I do think a crash in the price of farmland would be a likely result. Without borrowed money to sustain the demand for land, I don’t see how prices would continue to rise. Without an incentive to speculate, who would pay a price that they could not recoup by putting the land to use? A crash seems like it would be very healthy if the goal is to reconnect the price of land to its value as farmland.

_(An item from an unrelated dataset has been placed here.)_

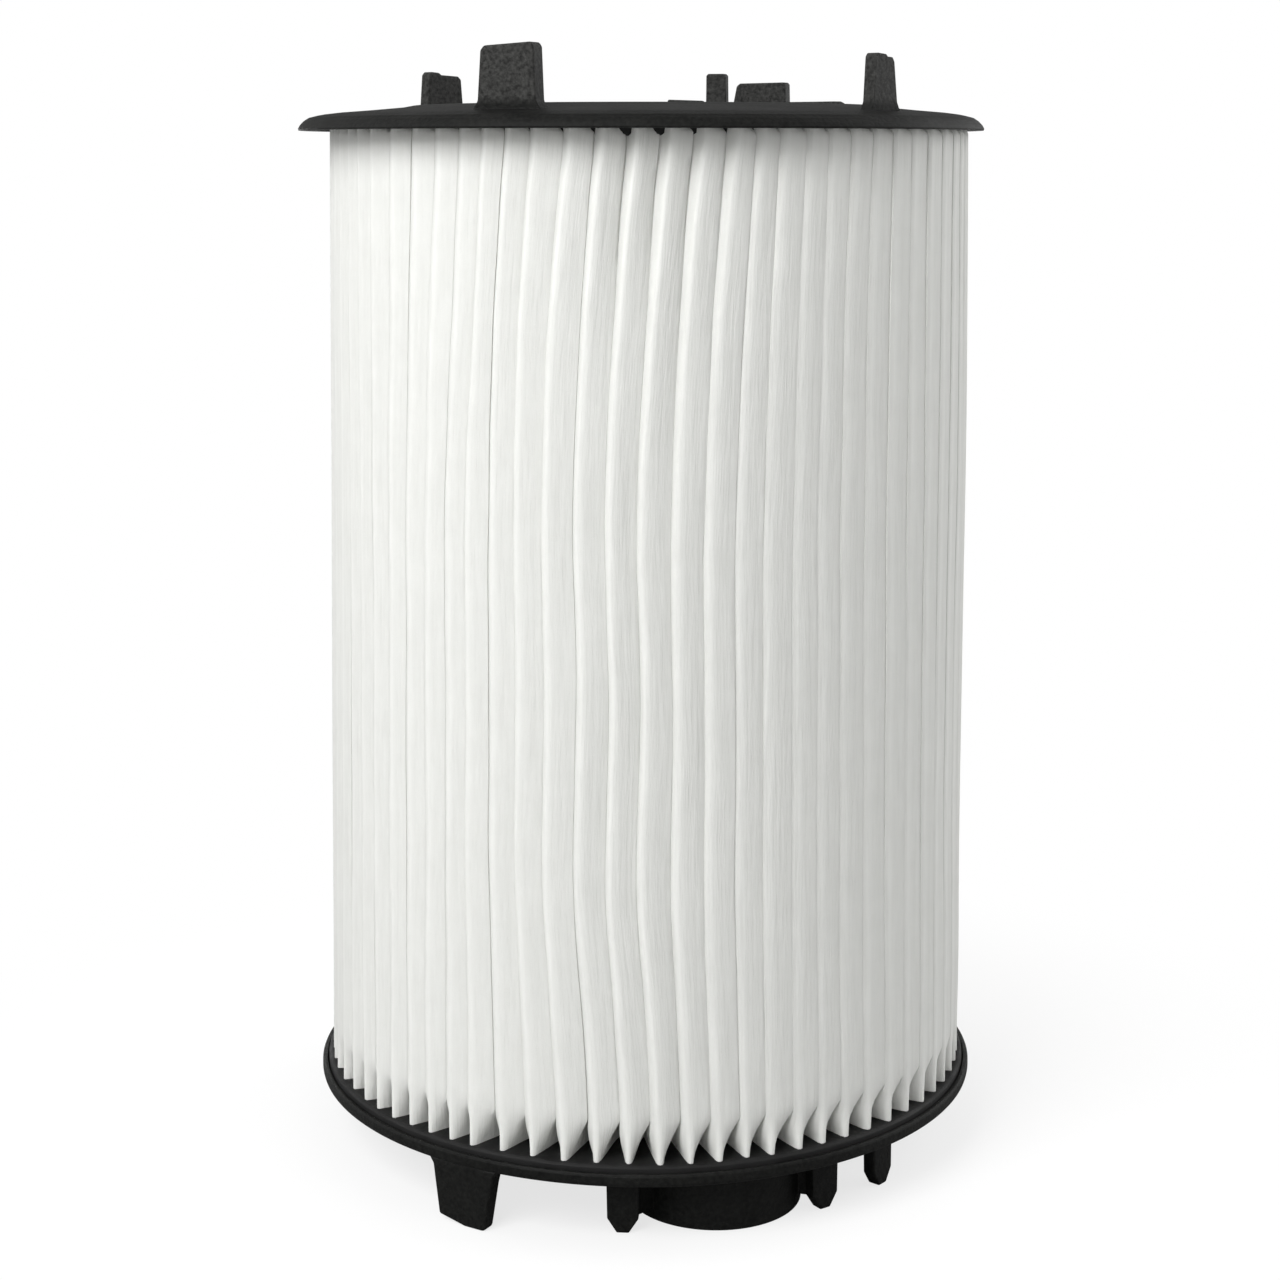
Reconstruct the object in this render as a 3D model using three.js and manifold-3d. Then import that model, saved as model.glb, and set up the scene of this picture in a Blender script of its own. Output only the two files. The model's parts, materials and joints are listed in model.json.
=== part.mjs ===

I have my doubts whether, as a nation, we are capable of making that our goal. Because a crash would be devastating to anyone who owns land, and especially to anyone who has borrowed to own land. And we have an entire generation of land owners in that situation. An entire generation of farmers has scraped by making very little off the farming itself, but they have been able to retire on the basis of how much the farmland they own has gone up in value. They have earned more from owning the land than they have from farming it. Their solvency depends on the value of their farmland being higher than the mortgages they used to pay for it. A crash would put those mortgages underwater and bankrupt a great many of the farmers that own land right now.
In a sense, we may already be too far down the road towards feudalism to turn back. The generation that owns farmland right now are effectively (though not intentionally) lords-in-waiting. They are the last generation that could realistically buy land out of the proceeds of their labour, but they have also built their businesses on the rising market value of their land. Healthy as a crash might be, it would be a betrayal of a generation that was encouraged to view their land as an investment as well as a place to farm.
So, we have a choice to make. We continue treating land as an investment, and we give up on the idea that the person who uses the land should also be the person who owns it. That is my nightmare, and it leads to a feudal world where ownership of land determines social class. Or, we find a way to recouple the price of land with its underlying economic value, and somehow compensate all the existing land-owners who lose out when the bubble pops.